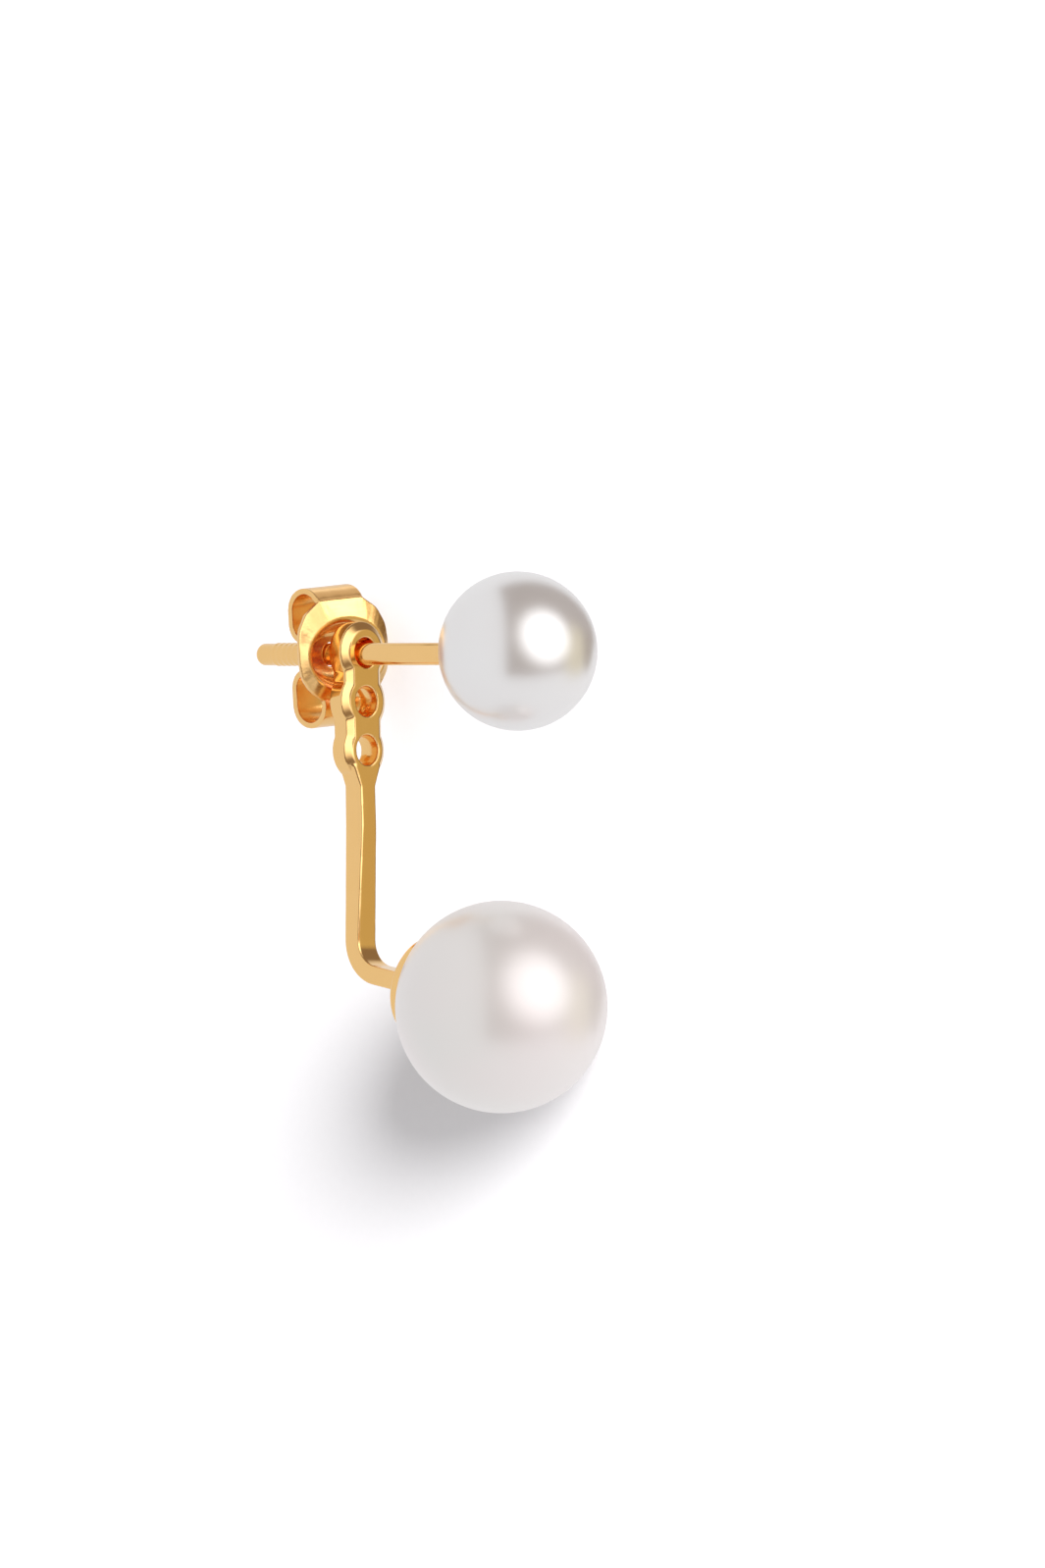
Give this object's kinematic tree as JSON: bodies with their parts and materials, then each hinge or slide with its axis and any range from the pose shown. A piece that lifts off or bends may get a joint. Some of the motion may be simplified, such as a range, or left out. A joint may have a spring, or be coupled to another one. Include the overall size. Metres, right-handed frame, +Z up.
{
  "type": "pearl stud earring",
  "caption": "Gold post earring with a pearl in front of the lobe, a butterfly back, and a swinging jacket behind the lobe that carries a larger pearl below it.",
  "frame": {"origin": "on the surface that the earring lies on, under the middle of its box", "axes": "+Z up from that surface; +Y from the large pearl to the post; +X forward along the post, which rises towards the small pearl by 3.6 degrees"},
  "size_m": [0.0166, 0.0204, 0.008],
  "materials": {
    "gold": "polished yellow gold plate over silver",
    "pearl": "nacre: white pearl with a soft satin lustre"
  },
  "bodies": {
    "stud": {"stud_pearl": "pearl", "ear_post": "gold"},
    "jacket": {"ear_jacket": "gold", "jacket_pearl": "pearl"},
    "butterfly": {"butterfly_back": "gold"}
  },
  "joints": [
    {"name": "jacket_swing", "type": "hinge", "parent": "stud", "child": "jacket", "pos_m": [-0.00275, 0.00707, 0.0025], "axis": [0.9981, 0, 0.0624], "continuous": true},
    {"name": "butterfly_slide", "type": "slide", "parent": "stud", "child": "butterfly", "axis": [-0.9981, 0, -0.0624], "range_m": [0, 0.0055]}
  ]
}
□ □ □ □ □ □ □
### Given exercise
Collect from the data above every line that includes "slide".

### Solution below
Give this object's kinematic tree as JSON: bodies with their parts and materials, then each hinge or slide with its axis and any range from the pose shown. A piece that lifts off or bends may get a joint. Some of the motion may be simplified, such as a range, or left out. A joint may have a spring, or be coupled to another one. Include the overall size. Metres, right-handed frame, +Z up.
    {"name": "butterfly_slide", "type": "slide", "parent": "stud", "child": "butterfly", "axis": [-0.9981, 0, -0.0624], "range_m": [0, 0.0055]}